Digital transformation reimagines sustainability for the mining sector
The mining industry is at an inflection point, seeking a balance between growth and sustainability that asks for innovation and ingenuity to ensure companies remain relevant, compliant, and scalable.
The mining sector seeks sustainability. It is more than just scale in operations and growth within turbulent times, it is a focus on a new foundation that allows for companies within this volatile and mercurial sector to meet regulatory expectations while staying ahead of stakeholder and market demands. PwC believes that it is digital transformation that’s the key to building this foundation – a non-negotiable that takes mines out from under the complexity of legacy infrastructure and into a space where they have richer control over safety, health, security, production, workflows, and processes.
It is also technology and its innovative capabilities that has shifted the investment conversation for many mines within the region.
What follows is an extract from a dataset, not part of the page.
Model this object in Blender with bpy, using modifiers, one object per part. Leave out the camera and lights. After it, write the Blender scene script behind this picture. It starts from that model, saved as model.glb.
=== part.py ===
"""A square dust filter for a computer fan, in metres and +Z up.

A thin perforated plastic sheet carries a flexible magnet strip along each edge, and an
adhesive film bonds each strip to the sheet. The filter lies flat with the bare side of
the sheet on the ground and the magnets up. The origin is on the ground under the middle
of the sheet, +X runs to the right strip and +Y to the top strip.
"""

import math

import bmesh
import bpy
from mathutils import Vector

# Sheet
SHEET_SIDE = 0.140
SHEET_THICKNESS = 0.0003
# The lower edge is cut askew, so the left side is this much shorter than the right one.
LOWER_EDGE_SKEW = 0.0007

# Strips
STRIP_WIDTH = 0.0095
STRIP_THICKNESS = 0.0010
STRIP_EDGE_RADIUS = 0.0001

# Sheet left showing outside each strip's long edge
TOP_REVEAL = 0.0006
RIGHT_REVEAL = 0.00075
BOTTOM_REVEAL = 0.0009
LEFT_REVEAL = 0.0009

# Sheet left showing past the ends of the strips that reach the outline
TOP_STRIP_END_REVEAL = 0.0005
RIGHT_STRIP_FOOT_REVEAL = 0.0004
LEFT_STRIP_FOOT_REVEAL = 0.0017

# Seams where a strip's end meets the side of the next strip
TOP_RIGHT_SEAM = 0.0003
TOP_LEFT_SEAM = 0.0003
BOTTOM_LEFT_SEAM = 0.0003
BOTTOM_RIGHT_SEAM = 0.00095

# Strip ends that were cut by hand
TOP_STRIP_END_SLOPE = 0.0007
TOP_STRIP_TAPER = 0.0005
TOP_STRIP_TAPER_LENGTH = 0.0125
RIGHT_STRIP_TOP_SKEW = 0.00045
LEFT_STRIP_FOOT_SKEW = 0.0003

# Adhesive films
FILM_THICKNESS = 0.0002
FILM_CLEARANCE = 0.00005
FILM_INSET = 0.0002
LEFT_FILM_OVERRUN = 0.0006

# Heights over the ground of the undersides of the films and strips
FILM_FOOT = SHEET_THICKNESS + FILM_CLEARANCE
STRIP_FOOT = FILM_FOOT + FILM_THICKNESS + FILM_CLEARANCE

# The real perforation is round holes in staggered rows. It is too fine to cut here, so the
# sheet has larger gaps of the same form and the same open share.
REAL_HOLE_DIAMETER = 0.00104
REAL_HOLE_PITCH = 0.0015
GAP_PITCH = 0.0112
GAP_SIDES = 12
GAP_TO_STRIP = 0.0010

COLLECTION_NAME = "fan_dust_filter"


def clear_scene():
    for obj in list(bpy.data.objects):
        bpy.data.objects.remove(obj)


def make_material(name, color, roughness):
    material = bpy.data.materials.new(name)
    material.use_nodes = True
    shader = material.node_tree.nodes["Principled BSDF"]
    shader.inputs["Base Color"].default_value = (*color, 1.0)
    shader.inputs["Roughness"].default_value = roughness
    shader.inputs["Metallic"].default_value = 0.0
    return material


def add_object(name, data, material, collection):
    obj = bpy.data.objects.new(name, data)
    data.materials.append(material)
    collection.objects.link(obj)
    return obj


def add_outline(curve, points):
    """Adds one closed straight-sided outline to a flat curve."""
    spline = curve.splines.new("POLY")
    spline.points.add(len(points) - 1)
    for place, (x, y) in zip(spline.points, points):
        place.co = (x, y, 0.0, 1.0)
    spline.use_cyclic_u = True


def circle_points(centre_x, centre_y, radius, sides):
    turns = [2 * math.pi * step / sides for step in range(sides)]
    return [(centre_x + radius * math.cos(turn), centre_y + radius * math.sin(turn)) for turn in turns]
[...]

A recent analysis in Engineering News found that companies prioritising sustainable mining practices are seeing the benefits across investment opportunities and global attention. Investor appetites, says the SA Mine 2023 report, are shifting away from less environmentally friendly practices and commodities. The reality for the sector is that sustainability is much more than the sum of its environmental benefit parts. It is a global movement that demands companies pay attention to how they approach it and ensure they achieve it over the long and the short term. And South African organisations are doing just that. As evidenced by projects led by Seriti, Exxaro and Anglo American – all making investments into renewable energies.
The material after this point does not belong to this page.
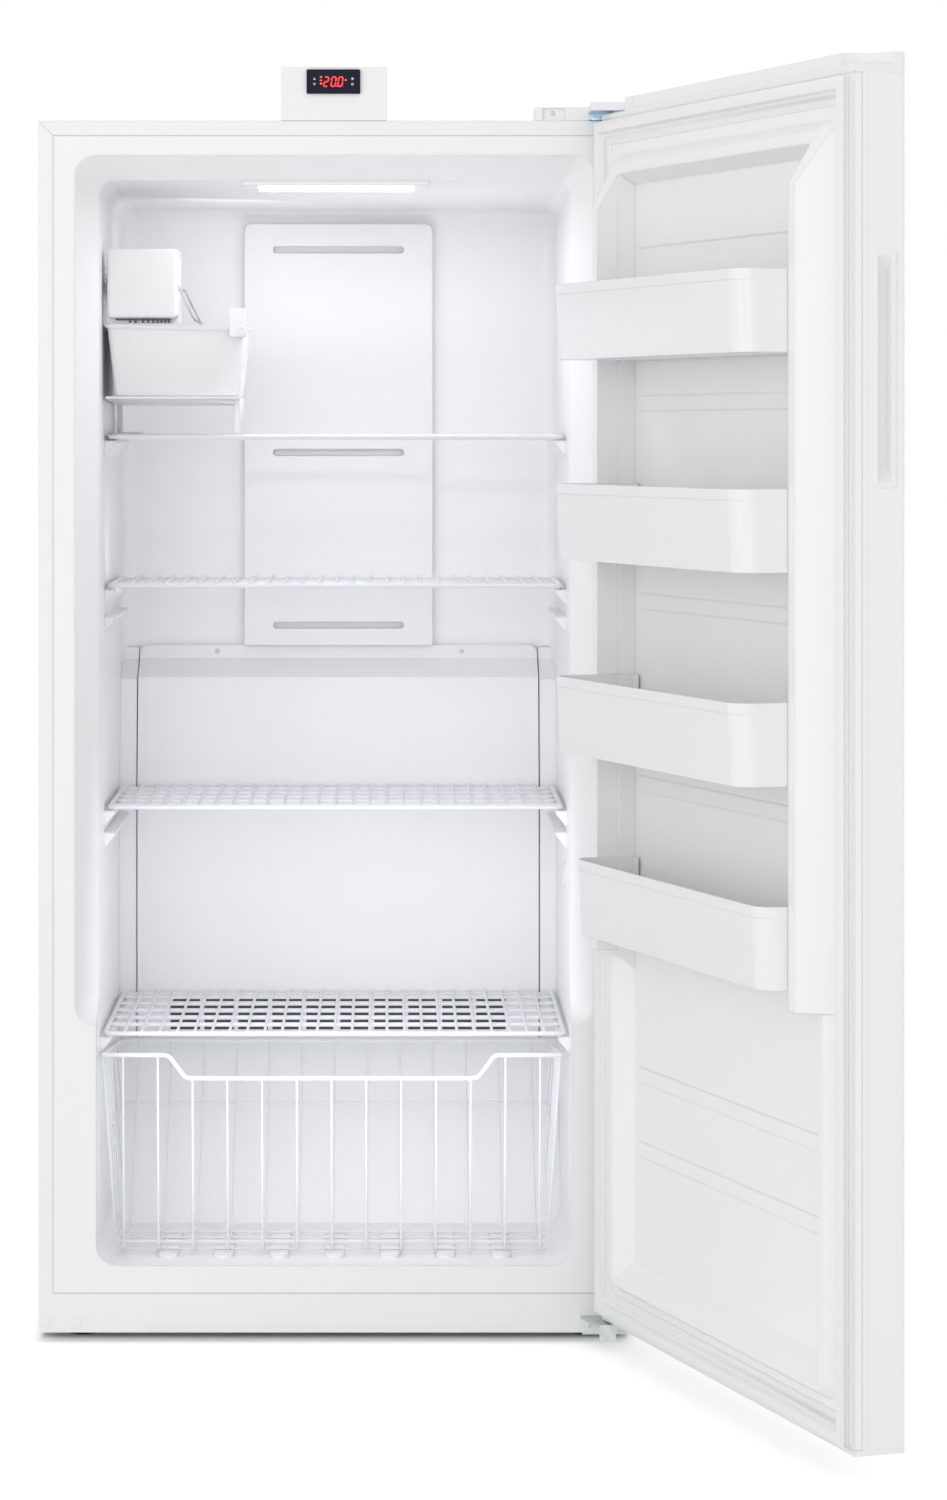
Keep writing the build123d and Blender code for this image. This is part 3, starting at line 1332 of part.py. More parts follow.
def hinge_bushes():
    """Plastic bushes in the door's two end caps, each with a thrust flange."""
    bore = PIN_RADIUS + SHAFT_PLAY
    reach = DOOR_CAP - 0.0
    top = rod(BUSH_RADIUS, (HINGE_X, HINGE_Y, DOOR_TOP - reach), (HINGE_X, HINGE_Y, DOOR_TOP))
    top = top + rod(ARM_RADIUS - 1, (HINGE_X, HINGE_Y, DOOR_TOP), (HINGE_X, HINGE_Y, ARM_BOTTOM - SEAT_GAP))
    low = rod(BUSH_RADIUS, (HINGE_X, HINGE_Y, DOOR_BOTTOM), (HINGE_X, HINGE_Y, DOOR_BOTTOM + reach))
    low = low + rod(
        ARM_RADIUS - 1, (HINGE_X, HINGE_Y, BOTTOM_ARM_TOP + SEAT_GAP), (HINGE_X, HINGE_Y, DOOR_BOTTOM)
    )
    hole = rod(bore, (HINGE_X, HINGE_Y, -FAR / 2), (HINGE_X, HINGE_Y, FAR))
    return [top - hole, low - hole]


def handle_room():
    """The hole in the door's free edge that takes the handle pocket."""
    return door_block(
        CABINET_WIDTH - HANDLE_DEEP,
        CABINET_WIDTH + 5,
        -HANDLE_OUTER + 2,
        -HANDLE_INNER - 5,
        HANDLE_BOTTOM + 4,
        HANDLE_TOP - 4,
    )


def handle_pocket():
    """Finger pocket set into the free edge: a frame and a well with sloping ends."""
    body = handle_room() & door_block(0, CABINET_WIDTH, -DOOR_THICKNESS, 0, 0, FAR)
    frame = door_block(
        CABINET_WIDTH,
        CABINET_WIDTH + HANDLE_PROUD,
        -HANDLE_OUTER,
        -HANDLE_INNER,
        HANDLE_BOTTOM,
        HANDLE_TOP,
    )
    frame = fillet(frame.edges().filter_by(Axis.X), 6.0)
    u1 = CABINET_WIDTH + HANDLE_PROUD + 1
    u0 = CABINET_WIDTH - HANDLE_DEEP + 3
    z0, z1 = HANDLE_BOTTOM + 9, HANDLE_TOP - 9
    slope = 20.0
    well = prism(
        [
            (HALF - u1, z0),
            (HALF - u1, z1),
            (HALF - u0, z1 - slope),
            (HALF - u0, z0 + slope),
        ],
        "Y",
        DOOR_INNER - HANDLE_OUTER + 5,
        DOOR_INNER - HANDLE_INNER - 8,
    )
    return body + frame - well


def door_panel():
    """Painted steel skin: the outer face and two folded sides with a hemmed edge."""
    z0, z1 = DOOR_PANEL_BOTTOM, DOOR_PANEL_TOP
    width = CABINET_WIDTH
    outer = door_block(0, width, -DOOR_THICKNESS, -DOOR_STEEL_EDGE, z0, z1)
    corners = [e for e in outer.edges().filter_by(Axis.Z) if e.center().Y < DOOR_OUTER + 1]
    outer = fillet(corners, 4.0)
    steel = DOOR_STEEL
    inner = door_block(steel, width - steel, -DOOR_THICKNESS + steel, 5, z0 - 5, z1 + 5)
    corners = [e for e in inner.edges().filter_by(Axis.Z) if e.center().Y < DOOR_OUTER + 5]
    inner = fillet(corners, 4.0 - steel)
    hem = -DOOR_STEEL_EDGE - 7.6
    grooves = [
        door_block(-1, 0.5, hem - 0.5, hem + 0.5, z0 - 1, z1 + 1),
        door_block(width - 0.5, width + 1, hem - 0.5, hem + 0.5, z0 - 1, z1 + 1),
    ]
    return outer - inner - grooves - handle_room()


def dike(free_side, by):
    """A dike beside the recess: its section (u, v) drawn out upwards, with a ramp at the top."""
    section = [
        (PLUG_EDGE, -40.0),
        (RECESS_EDGE, -40.0),
        (RECESS_EDGE, DIKE_STEP),
        (DIKE_CREST_IN, DIKE_STEP),
        (DIKE_CREST_IN, DIKE_RISE),
        (DIKE_CREST_OUT, DIKE_RISE),
        (PLUG_EDGE, 0.0),
    ]
    section = grown(section, -by)
    if free_side:
        section = [(CABINET_WIDTH - u, v) for u, v in section]
    body = prism(door_outline(section), "Z", DIKE_BOTTOM + by, PLUG_TOP - by)
    ramp = grown(
        [
            (DOOR_INNER, PLUG_TOP - 3),
            (DOOR_INNER + DIKE_RISE, PLUG_TOP - DIKE_RAMP),
            (DOOR_INNER + DIKE_RISE + 60, PLUG_TOP - DIKE_RAMP - 60),
            (DOOR_INNER + DIKE_RISE + 60, PLUG_TOP + 60),
            (DOOR_INNER, PLUG_TOP + 60),
        ],
        by,
    )
    return body - prism(ramp, "X", -FAR, FAR)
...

However, there is a challenge. There is a shortfall of energy minerals as demand increases with many mines already facing complexities when it comes to meeting demand. They sit at an inflection point – how can they meet demand without compromising on their sustainability agendas? In addition, companies are trying to find the best possible route to ensuring they meet sustainability targets and a focused reduction in greenhouse gas emissions. The sector, already dealing with infrastructural challenges and relentless political and economic instability, can’t be blamed for wanting benefits in addressing sustainability, for asking the question – how can they make sustainability profitable?
There is a link missing. What do mines need to join the dots together? The conversations are ongoing, but many leaders in the industry find there has been very little progress. Mines are ultimately here to make money, but they have the very clear intention of doing so while following best practice and focusing on the core values of sustainability, GHG reduction, employee health and safety.
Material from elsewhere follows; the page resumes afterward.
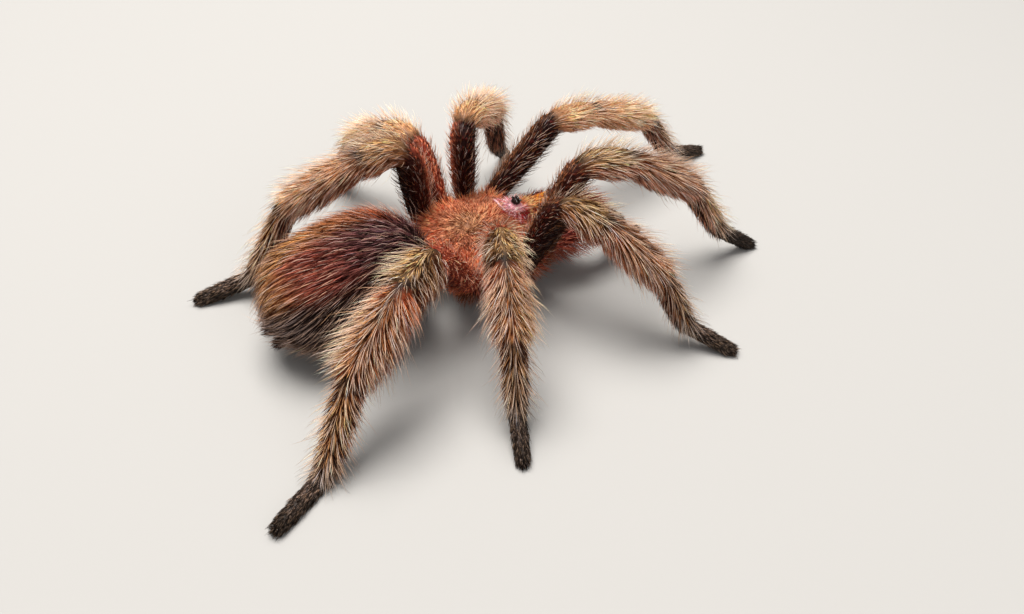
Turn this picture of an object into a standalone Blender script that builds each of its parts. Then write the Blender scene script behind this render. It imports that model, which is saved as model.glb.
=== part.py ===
"""A life-size tarantula (an adult female of the Aphonopelma kind), standing as a still model.

Units in this file are millimetres, turned into metres by MM when a mesh is made. The spider is
laid out in its own directions: "ahead" is towards the eyes, "left" is the spider's left and "up" is
away from the floor, all measured from the middle of the carapace. It faces -Y, so ahead is -Y and
left is +X. Every solid reaches out to the tips of the hair that covers it.
"""

import math

import bmesh
import bpy
from mathutils import Vector

MM = 0.001
GAP = 0.3  # clear space between neighbouring pieces

# ---- driving dimensions -------------------------------------------------------------------------
CARAPACE_LENGTH = 18.4
CARAPACE_WIDTH = 16.8
CARAPACE_FLOOR = 8.8  # height of its flat lower face
CARAPACE_RIM = 1.3  # height of its side edge
CARAPACE_RISE = 3.1  # from the edge to the back's highest part

EYE_MOUND_PLACE = (7.0, 0.0)
EYE_MOUND_SIZE = (0.85, 1.05, 0.95)  # half length, half width, height
EYE_SEAT = 12.5  # height of the level seat under the eye mound

ABDOMEN_CENTRE = (-24.5, -2.2, 10.4)
ABDOMEN_HALF = (15.1, 11.5, 9.5)  # half length, half width, half height
ABDOMEN_TURN = 7.5  # degrees, swings the rear end to the spider's right
ABDOMEN_SQUARENESS = 0.85  # 1 is an ellipsoid, less is blunter

STERNUM_HALF = (7.6, 5.6)
STERNUM_TOP = 8.4
STERNUM_BOTTOM = 3.6

LEG_BASE_HEIGHT = 7.3
LEG_BASES = {1: (6.3, 9.2), 2: (2.2, 10.6), 3: (-2.3, 10.6), 4: (-6.8, 9.6)}  # ahead, outward
COXA_ROOTS = {1: (3.2, 3.4), 2: (1.2, 3.8), 3: (-1.2, 3.8), 4: (-3.4, 3.4)}
COXA_ROOT_HEIGHT = 5.9
SEGMENTS = ("femur", "patella", "tibia", "metatarsus", "tarsus")
SEGMENT_LENGTHS = {
    1: (18.5, 8.7, 13.9, 13.1, 8.3),
    2: (16.7, 8.0, 11.5, 10.9, 8.0),
    3: (13.8, 7.1, 10.7, 11.7, 8.0),
    4: (15.7, 8.0, 13.8, 15.8, 9.5),
}
LEG_GIRTH = {1: 1.0, 2: 0.98, 3: 1.0, 4: 1.06}

# Each leg stands in an upright plane. The heading is degrees from straight ahead, positive to the
# spider's left; the lifts are degrees above level for femur, patella, tibia and metatarsus, and the
# tarsus slopes as much as it takes to reach the floor.
LEG_POSES = {
    "right_1": (1, -12, (70, -6, -31, -57)),
    "right_2": (2, -49, (68, -21, -36, -60)),
    "right_3": (3, -112, (71, -6, -28, -69)),
    "right_4": (4, -149, (52, -5, -24, -54)),
    "left_1": (1, 3, (42, -6, -21, -55)),
    "left_2": (2, 46, (88, -15, -28, -74)),
    "left_3": (3, 112, (67, -6, -33, -59)),
    "left_4": (4, 171, (85, -7, -23, -58)),
}

PALP_BASE = (8.2, 5.9, 6.4)
PALP_ROOT = (3.4, 2.4, 5.6)
PALP_SEGMENTS = ("femur", "patella", "tibia", "tarsus")
PALP_LENGTHS = (8.8, 5.0, 6.5, 5.2)
# Each segment of a palp has its own heading, as the palps curl inward at their tips.
PALP_POSES = {
    "right": ((-8, -3, 5, 25), (14, -22, -52)),
    "left": ((5, -8, -18, -66), (-5, -5, -31)),
}

# Radius of each segment out to the hair tips, at its start, middle and end.
LEG_RADII = {
    "coxa": (2.1, 2.1, 1.95),
    "femur": (1.9, 2.45, 2.65),
    "patella": (2.75, 3.0, 3.05),
    "tibia": (3.1, 3.5, 3.2),
    "metatarsus": (3.0, 2.4, 1.9),
    "tarsus": (1.75, 1.6, 1.35),
}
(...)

The link, for BCX, is in taking a consolidated approach while leveraging the right technologies so digital can find the synergies and overcome the complexities. With digital transformation, the mining sector can move away from fragmented approaches to sustainability and optimisation using data, analytics, automation, and AI solutions that can refine operations and processes in measurable ways. Technology also helps mines to move out of siloed operations and share data that can then fundamentally reimagine sustainability goals – the lack of visibility impacts on profit, outcomes, energy consumption and asset usage.
Digital transformation allows for mines to consolidate processes and operations, digitise processes, refine reporting, identify stakeholders, and reverse engineer outcomes. With visibility through data and insights, mines can identify areas that are delivering exceptional performance and use the information to then carry those benefits across to other areas of the business. Reporting allows for measuring, which allows for strategic optimisation and for sustainability to move away from just another conversation towards improving profit margins, investor confidence, and innovation.